I live in a block of flats built in 1984, the front was retained from an 1890 commercial building but the rest of the flats were purpose built with solid concrete floors, smoke vents at the top of the communal stairs and fire doors off the stairs. The flats are over 4 floors including the basment flats. A fire assessment has been carried out each year professionally and commissioned by the management company which consists of 5 of the residents, no fire safety issues have been raised in these assessments. More recently the local city council environment health have visited and said that because the building does not adhere to 1991 building regulations it must have smoke alarms in the communal stairways linked to heat detectors in the hallway of each flat.

I can't find any reference as to why this is needed, the ARMA guidance "Fire Safety in Flats" says that purpose built flats designed for compartmentation don't require alarms. The government's "Fire Safety in Purpose Built Blocks of Flats Guide" states that "Communal fire alarm systems should not be installed unless it can be demonstrated that there is no other practicable way of ensuring an adequate level of safety. If such a system is provided, it must be possible to manage it." and that "more generally, application of current benchmark standards to an existing block of flats is not normally appropriate."

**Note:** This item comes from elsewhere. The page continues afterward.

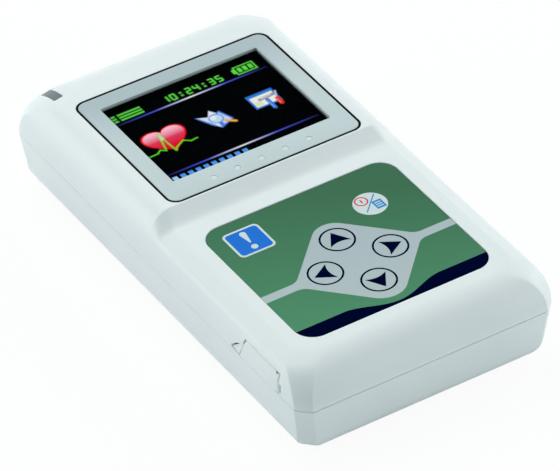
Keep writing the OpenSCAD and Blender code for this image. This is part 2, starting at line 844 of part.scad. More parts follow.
module battery_plates() {
    color("silver") for (s = [-1, 1]) for (y = [bay_front_y + plate_t / 2, bay_back_y - plate_t / 2])
        box(s * cell_x, y, cell_z - plate_w / 2, plate_w, plate_t, plate_w);
}

top_cover();
bottom_cover();
cover_seal();
case_screws();
screen_bezel();
bezel_dots();
bezel_seal();
display_lens();
display_glass();
display_frame();
display_flex();
flex_connector();
keypad_film();
keypad_adhesive();
key_up();
key_down();
key_left();
key_right();
key_mark();
key_power();
key_domes();
main_board();
board_screws();
board_chips();
amplifier_shield();
buzzer();
indicator_window();
indicator_light();
lead_socket();
lead_contacts();
data_socket();
side_cover();
side_cover_pin();
battery_door();
batteries();
battery_springs();
battery_plates();
rating_plate();
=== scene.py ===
import bmesh
import bpy
import numpy as np
from mathutils import Matrix
from mathutils.geometry import delaunay_2d_cdt


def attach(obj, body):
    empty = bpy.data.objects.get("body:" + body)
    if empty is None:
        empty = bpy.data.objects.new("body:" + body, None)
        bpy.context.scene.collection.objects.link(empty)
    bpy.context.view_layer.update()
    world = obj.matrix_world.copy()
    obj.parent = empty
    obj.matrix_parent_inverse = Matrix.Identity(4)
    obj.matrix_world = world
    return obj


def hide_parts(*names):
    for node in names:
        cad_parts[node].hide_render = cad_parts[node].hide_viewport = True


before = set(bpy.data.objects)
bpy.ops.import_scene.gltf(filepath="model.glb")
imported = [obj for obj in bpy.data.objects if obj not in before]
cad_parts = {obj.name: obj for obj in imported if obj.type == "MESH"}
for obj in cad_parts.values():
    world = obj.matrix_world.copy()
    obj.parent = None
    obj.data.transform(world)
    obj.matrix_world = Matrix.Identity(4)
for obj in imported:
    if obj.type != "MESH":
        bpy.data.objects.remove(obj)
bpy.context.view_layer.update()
scene = bpy.context.scene

# ---- camera ---------------------------------------------------------------------------------
# The photograph's view: from high over the keypad end's left corner, through a long lens. It was
# fitted to the casing's straight edges and to the corners of the screen.


def place(name, data):
    """A new object that holds the data, linked to the scene."""
    thing = bpy.data.objects.new(name, data)
    scene.collection.objects.link(thing)
    return thing


def standing(*columns):
    """The matrix of an object from its columns: its own x, y and z directions, and its place."""
    return Matrix([*np.column_stack(columns).tolist(), [0, 0, 0, 1]])


# the directions to the picture's right, down it and into it, and the camera's place in metres
view = np.array([[0.8469636, -0.53064565, -0.03267815],
                 [-0.35238135, -0.51428625, -0.78188045],
                 [0.39809553, 0.67373945, -0.62257136]])
stand = np.array([-0.41647, -0.70462, 0.65829])
camera = place("camera", bpy.data.cameras.new("camera"))
camera.matrix_world = standing(view[0], -view[1], -view[2], stand)
camera.data.lens = 347.3
camera.data.sensor_width = 36
camera.data.clip_end = 50
scene.camera = camera

# ---- light and floor ------------------------------------------------------------------------
# A pale studio sweep, matt, under four plain soft boxes: overhead and a little behind, to the left
# and behind, to the right, and low in front to the right. Nothing stands by the camera, so the near
# corner stays darker than the walls on both sides of it.


def add(tree, kind, values=None, **options):
    """Adds one node to a tree. options are the node's own settings. values are its inputs by name
    or number, each a plain value or another node's output, which is then linked."""
    node = tree.nodes.new(kind)
    for name, value in options.items():
        setattr(node, name, value)
    for name, value in (values or {}).items():
        if isinstance(value, bpy.types.NodeSocket):
            tree.links.new(value, node.inputs[name])
        else:
            node.inputs[name].default_value = value
    return node


def linear(code):
    """The linear colour of an sRGB hex value: v / 12.92 up to 0.04045, and over it
    ((v + 0.055) / 1.055) to the power 2.4."""
    v = np.array([int(code[i:i + 2], 16) for i in (1, 3, 5)]) / 255
    return (*np.where(v <= 0.04045, v / 12.92, ((v + 0.055) / 1.055) ** 2.4).tolist(), 1.0)


def blank(name):
    """A new material with nothing in its node tree but its Object coordinates: the material, the
    tree and those coordinates."""
    finish = bpy.data.materials.new(name)
    finish.use_nodes = True
    tree = finish.node_tree
    tree.nodes.clear()
    return finish, tree, add(tree, "ShaderNodeTexCoord").outputs["Object"]


def mixed(tree, amount, low, high):
    """The colour that runs from one hex value to another as amount goes from 0 to 1."""
    return add(tree, "ShaderNodeMix", {0: amount, 6: linear(low), 7: linear(high)}, data_type="RGBA").outputs[2]


def raised(tree, height, strength, distance):
    """The normals of a surface raised by a height: how strongly, and by how many metres at most."""
    return add(tree, "ShaderNodeBump", {"Height": height, "Strength": strength, "Distance": distance}).outputs[0]


def coat(tree, values):
    """Ends a material's tree with one surface shader that has these values."""
    shell = add(tree, "ShaderNodeBsdfPrincipled", values)
    add(tree, "ShaderNodeOutputMaterial", {"Surface": shell.outputs[0]})


scene.view_settings.view_transform = "Standard"
world = bpy.data.worlds.new("studio")
world.use_nodes = True
tree = world.node_tree
tree.nodes.clear()
rays = add(tree, "ShaderNodeLightPath").outputs
seen = add(tree, "ShaderNodeMath", {0: rays["Is Camera Ray"], 1: rays["Is Glossy Ray"]}, operation="MAXIMUM")
seen = add(tree, "ShaderNodeMath", {0: seen.outputs[0], 1: rays["Is Transmission Ray"]}, operation="MAXIMUM")
# a cool dim room lights the object, while the camera and reflections see plain white
room = add(tree, "ShaderNodeBackground", {"Color": linear("#D7FBFF"), "Strength": 0.294})
white = add(tree, "ShaderNodeBackground", {"Color": (1, 1, 1, 1), "Strength": 1.0})
sky = add(tree, "ShaderNodeMixShader", {0: seen.outputs[0], 1: room.outputs[0], 2: white.outputs[0]})
add(tree, "ShaderNodeOutputWorld", {"Surface": sky.outputs[0]})
scene.world = world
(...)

Am I missing something here, the 1991 reference seems to apply to converted flats where they will not have the same levels of compartmentation.

Thanks for any insight.


Chris

  • 2 weeks later...
Posted

Couple of problems for the Council:
- They are environmental health experts with limited fire safety knowledge limited to matters they enforce under the Housing Act, which is HMO's and the interior of individual flats and houses, this is a purpose built block under the Regulations at the time (Still CP3 but robust compartmentation & stay put as a result, just with better smoke control methodology) and not a conversion that would come under s257 of the Housing Act (most of which are former single houses)
- It's completely outside of their jurisdiction,  the Fire Safety Order applies and in purpose built blocks the fire service are the lead enforcer (although joint enforcement teams do exist)

They are wrong and would likely loose a determination or appeal- your FRA would have identified if you needed a mixed system fire alarm solution.

  • 3 weeks later...
Posted

Thanks Anthony, who would the appeal or determiation be through, there doesn't seem to be a body that out ranks Environmental Health and can direct them here. They insist this is within their jurisdiction, is there a role within the Fire Service who would be interested in this?             

Posted

They can insist, but they can't instigate legal proceedings unless it falls under s257 of the Housing Act, namely:
- a building that is declared an HMO by the local authority. a converted block of flats where the standard of the conversion does not meet the relevant building standards* and fewer than two-thirds of the flats are owner-occupied

*if the conversion was completed before 1 June 1992, it should comply with Building Regulations in force as of 1 June 1992

Only where the particular authority has included these properties in an additional licensing scheme do they require a license.

They can only make you do this by issuing an Housing Health and Safety Rating System (HHSRS) Improvement Notice under the Housing Act The recipient may make an appeal to the First-tier Tribunal (Property Chamber) against an improvement notice or a prohibition order. An appeal against an improvement notice could include an appeal on the merits of the works required by the notice.

If the Fire Safety Order is to be used then only the Fire & Rescue Service can take Enforcement Action and on receiving an Enforcement or Prohibition Notice you can appeal it via the Magistrate's Court or where you agree that there is a need for improvements to fire precautions but disagree on the technical solution to be used, they may agree to refer the issue to the Secretary of State for Communities and Local Government for independent determination under article 36 of the Order.